- Task brief: What is needed is an exact copy of the lines from the line containing "hide_parts(*nodes)" to the line containing "SIDE_CREASE = np.array([0, 10, 15, 7, 1, 1, 0])", both lines included, and nothing else.

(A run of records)
=======

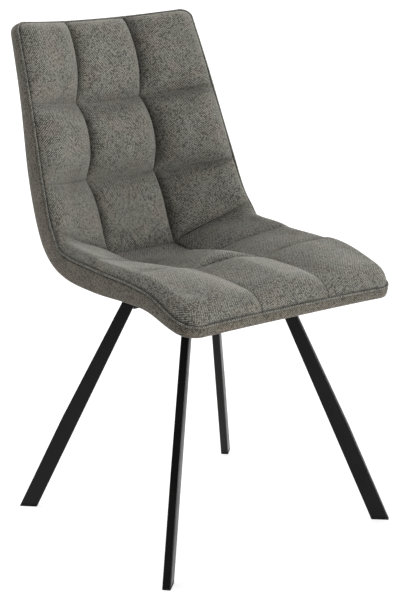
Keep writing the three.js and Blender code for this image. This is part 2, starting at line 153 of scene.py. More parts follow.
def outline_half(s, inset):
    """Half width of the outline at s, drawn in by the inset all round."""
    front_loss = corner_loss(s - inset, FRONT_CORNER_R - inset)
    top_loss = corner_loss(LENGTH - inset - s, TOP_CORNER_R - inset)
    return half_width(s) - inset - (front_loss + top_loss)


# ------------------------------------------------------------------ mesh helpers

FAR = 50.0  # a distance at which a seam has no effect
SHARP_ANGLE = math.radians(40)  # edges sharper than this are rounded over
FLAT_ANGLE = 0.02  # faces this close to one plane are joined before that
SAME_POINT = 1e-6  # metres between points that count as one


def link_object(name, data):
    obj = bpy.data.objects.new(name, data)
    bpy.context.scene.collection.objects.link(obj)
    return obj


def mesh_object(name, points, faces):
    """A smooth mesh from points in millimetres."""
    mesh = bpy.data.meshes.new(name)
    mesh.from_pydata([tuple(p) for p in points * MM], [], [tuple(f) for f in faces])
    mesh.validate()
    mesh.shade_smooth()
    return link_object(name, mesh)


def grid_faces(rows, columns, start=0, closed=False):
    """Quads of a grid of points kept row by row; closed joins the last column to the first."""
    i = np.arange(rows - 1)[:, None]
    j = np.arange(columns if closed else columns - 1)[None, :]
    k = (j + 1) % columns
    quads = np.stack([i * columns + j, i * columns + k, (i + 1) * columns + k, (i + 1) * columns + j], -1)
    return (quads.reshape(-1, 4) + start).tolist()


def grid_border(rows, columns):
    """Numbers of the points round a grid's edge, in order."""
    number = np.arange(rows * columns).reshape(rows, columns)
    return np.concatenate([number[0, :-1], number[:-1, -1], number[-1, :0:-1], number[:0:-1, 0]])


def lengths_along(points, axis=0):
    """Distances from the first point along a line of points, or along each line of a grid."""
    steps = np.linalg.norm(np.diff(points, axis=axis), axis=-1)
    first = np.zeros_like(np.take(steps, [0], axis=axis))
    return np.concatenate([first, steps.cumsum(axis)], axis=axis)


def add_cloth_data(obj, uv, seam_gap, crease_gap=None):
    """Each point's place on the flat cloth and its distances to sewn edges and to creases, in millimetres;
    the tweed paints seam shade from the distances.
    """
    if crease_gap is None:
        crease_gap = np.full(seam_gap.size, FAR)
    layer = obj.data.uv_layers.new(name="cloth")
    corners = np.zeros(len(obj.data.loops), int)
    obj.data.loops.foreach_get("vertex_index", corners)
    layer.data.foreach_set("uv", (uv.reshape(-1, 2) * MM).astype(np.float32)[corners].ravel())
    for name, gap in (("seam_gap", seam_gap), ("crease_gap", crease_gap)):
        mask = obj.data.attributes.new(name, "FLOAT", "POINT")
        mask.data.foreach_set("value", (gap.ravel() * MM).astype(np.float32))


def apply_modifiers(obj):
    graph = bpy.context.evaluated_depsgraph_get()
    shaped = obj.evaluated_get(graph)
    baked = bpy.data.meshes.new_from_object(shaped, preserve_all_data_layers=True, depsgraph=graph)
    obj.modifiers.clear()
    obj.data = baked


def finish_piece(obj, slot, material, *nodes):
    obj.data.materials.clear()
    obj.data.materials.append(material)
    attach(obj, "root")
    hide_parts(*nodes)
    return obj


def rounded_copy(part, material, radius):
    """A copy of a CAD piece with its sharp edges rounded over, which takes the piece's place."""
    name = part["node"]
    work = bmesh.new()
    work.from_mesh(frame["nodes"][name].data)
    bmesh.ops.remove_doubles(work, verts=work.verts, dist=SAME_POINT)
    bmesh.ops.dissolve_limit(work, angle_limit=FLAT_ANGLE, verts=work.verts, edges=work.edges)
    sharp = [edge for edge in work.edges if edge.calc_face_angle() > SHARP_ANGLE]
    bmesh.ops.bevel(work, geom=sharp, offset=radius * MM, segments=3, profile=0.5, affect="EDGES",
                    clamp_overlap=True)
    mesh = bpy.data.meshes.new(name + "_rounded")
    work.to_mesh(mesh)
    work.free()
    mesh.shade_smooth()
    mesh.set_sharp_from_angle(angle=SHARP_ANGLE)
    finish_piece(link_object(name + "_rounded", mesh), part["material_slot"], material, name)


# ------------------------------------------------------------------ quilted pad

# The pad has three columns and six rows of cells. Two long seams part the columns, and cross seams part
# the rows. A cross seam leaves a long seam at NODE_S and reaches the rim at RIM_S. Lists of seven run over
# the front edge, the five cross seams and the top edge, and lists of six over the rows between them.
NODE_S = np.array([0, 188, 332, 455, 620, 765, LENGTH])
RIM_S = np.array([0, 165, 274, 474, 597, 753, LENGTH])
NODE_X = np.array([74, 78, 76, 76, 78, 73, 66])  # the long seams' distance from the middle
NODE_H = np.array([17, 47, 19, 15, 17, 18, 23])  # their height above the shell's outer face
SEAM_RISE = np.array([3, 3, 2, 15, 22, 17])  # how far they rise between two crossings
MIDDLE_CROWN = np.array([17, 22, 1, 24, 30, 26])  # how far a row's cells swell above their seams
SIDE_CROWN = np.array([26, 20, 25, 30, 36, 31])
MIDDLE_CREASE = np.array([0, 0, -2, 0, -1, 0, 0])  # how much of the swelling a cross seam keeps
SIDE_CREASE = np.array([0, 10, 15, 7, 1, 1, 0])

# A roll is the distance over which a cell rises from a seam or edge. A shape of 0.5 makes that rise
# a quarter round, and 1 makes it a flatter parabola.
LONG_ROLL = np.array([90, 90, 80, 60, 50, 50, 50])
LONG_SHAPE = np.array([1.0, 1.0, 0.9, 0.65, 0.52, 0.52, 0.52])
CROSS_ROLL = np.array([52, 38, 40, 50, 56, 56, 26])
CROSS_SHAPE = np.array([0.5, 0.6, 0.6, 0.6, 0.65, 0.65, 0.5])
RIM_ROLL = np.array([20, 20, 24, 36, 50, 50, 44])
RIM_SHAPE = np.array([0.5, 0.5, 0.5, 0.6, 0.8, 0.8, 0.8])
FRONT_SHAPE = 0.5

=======

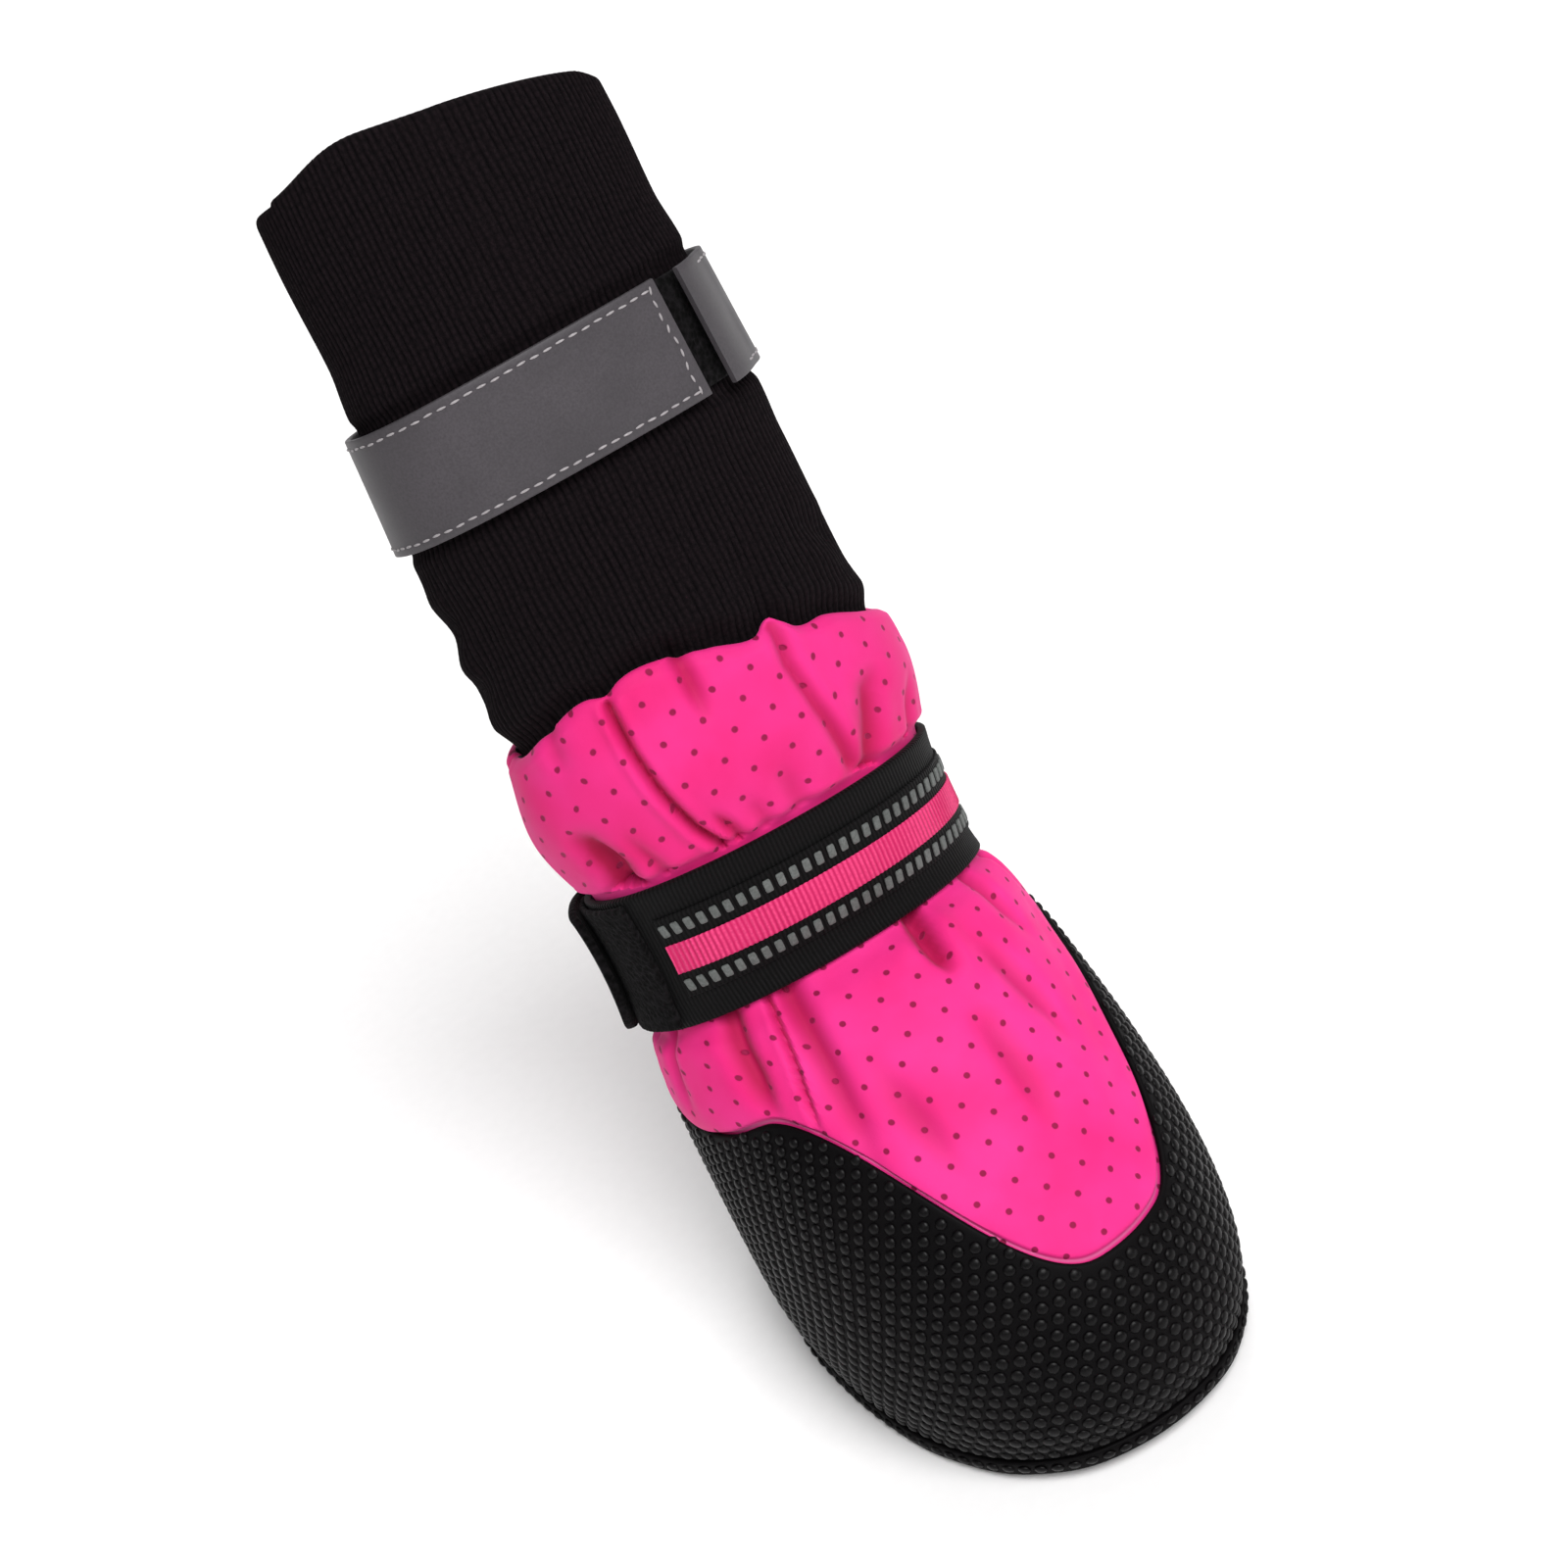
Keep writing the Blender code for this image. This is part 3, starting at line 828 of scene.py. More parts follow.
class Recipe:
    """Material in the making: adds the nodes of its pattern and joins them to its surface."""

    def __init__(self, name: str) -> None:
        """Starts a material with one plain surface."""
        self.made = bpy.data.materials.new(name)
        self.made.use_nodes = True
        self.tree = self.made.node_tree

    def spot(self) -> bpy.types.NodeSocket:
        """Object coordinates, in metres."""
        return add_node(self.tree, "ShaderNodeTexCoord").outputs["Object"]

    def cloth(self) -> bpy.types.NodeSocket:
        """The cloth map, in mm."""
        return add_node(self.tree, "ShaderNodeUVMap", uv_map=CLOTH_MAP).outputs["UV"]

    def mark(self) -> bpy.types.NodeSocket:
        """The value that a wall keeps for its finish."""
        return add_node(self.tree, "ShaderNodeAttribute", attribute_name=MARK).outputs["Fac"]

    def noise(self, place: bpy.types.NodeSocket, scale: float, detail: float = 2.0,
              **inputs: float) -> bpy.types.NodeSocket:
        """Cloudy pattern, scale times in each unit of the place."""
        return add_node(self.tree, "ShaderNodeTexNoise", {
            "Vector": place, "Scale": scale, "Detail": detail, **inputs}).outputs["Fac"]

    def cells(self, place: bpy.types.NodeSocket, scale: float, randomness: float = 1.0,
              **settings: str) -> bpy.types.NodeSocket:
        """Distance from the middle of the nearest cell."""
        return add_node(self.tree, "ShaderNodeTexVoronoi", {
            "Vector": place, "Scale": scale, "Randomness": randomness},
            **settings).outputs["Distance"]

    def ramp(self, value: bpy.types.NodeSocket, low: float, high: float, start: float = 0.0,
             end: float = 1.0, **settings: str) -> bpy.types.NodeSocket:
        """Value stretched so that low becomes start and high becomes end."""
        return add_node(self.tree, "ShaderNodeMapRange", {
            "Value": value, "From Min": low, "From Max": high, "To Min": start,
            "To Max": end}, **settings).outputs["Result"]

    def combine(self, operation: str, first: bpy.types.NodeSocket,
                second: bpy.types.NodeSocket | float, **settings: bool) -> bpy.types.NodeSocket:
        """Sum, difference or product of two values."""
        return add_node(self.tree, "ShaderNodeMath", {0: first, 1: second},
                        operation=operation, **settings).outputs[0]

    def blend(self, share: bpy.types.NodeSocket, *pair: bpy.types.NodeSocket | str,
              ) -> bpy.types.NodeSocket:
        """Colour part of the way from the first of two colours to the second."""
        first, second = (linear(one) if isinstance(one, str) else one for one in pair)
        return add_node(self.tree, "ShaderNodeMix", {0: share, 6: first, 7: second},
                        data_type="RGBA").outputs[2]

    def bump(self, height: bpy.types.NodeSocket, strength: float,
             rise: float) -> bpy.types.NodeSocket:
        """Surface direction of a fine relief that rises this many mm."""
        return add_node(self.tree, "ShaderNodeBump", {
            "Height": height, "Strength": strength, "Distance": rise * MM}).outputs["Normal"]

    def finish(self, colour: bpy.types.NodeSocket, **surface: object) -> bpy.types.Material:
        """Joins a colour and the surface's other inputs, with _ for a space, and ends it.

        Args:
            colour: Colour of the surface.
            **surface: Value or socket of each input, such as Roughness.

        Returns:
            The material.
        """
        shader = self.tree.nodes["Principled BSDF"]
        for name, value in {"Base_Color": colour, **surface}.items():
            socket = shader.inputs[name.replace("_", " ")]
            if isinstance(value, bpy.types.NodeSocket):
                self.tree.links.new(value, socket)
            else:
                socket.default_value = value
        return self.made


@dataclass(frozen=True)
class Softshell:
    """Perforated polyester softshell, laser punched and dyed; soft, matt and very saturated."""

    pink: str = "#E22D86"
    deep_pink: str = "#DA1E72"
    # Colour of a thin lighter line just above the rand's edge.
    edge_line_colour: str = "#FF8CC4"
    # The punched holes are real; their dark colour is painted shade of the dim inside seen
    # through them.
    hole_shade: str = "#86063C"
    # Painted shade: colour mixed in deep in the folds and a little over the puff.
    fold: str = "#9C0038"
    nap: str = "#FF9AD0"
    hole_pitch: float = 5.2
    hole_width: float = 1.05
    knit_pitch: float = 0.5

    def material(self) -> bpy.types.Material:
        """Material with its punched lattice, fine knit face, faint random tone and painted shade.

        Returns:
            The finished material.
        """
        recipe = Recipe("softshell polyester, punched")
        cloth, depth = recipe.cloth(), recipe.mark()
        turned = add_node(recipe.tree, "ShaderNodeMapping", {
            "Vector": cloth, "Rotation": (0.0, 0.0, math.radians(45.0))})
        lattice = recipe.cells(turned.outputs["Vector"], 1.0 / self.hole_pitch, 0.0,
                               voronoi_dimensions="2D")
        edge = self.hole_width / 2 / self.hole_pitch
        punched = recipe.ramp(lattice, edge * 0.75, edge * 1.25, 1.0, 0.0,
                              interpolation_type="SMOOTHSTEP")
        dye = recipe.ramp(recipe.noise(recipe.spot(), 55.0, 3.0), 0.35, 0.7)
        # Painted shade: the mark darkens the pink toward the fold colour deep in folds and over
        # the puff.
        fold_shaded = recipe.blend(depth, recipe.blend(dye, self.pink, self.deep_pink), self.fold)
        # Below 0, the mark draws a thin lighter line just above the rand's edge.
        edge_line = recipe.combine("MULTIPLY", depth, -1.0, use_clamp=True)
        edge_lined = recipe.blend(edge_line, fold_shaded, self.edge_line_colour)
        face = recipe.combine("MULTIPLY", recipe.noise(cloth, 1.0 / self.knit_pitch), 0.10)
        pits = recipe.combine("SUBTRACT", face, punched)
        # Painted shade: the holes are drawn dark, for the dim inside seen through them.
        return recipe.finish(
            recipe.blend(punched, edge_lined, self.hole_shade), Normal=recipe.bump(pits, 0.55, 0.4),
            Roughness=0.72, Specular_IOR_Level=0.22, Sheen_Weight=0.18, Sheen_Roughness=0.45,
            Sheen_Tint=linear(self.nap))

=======

- Exercise solution:
    hide_parts(*nodes)
    return obj


def rounded_copy(part, material, radius):
    """A copy of a CAD piece with its sharp edges rounded over, which takes the piece's place."""
    name = part["node"]
    work = bmesh.new()
    work.from_mesh(frame["nodes"][name].data)
    bmesh.ops.remove_doubles(work, verts=work.verts, dist=SAME_POINT)
    bmesh.ops.dissolve_limit(work, angle_limit=FLAT_ANGLE, verts=work.verts, edges=work.edges)
    sharp = [edge for edge in work.edges if edge.calc_face_angle() > SHARP_ANGLE]
    bmesh.ops.bevel(work, geom=sharp, offset=radius * MM, segments=3, profile=0.5, affect="EDGES",
                    clamp_overlap=True)
    mesh = bpy.data.meshes.new(name + "_rounded")
    work.to_mesh(mesh)
    work.free()
    mesh.shade_smooth()
    mesh.set_sharp_from_angle(angle=SHARP_ANGLE)
    finish_piece(link_object(name + "_rounded", mesh), part["material_slot"], material, name)


# ------------------------------------------------------------------ quilted pad

# The pad has three columns and six rows of cells. Two long seams part the columns, and cross seams part
# the rows. A cross seam leaves a long seam at NODE_S and reaches the rim at RIM_S. Lists of seven run over
# the front edge, the five cross seams and the top edge, and lists of six over the rows between them.
NODE_S = np.array([0, 188, 332, 455, 620, 765, LENGTH])
RIM_S = np.array([0, 165, 274, 474, 597, 753, LENGTH])
NODE_X = np.array([74, 78, 76, 76, 78, 73, 66])  # the long seams' distance from the middle
NODE_H = np.array([17, 47, 19, 15, 17, 18, 23])  # their height above the shell's outer face
SEAM_RISE = np.array([3, 3, 2, 15, 22, 17])  # how far they rise between two crossings
MIDDLE_CROWN = np.array([17, 22, 1, 24, 30, 26])  # how far a row's cells swell above their seams
SIDE_CROWN = np.array([26, 20, 25, 30, 36, 31])
MIDDLE_CREASE = np.array([0, 0, -2, 0, -1, 0, 0])  # how much of the swelling a cross seam keeps
SIDE_CREASE = np.array([0, 10, 15, 7, 1, 1, 0])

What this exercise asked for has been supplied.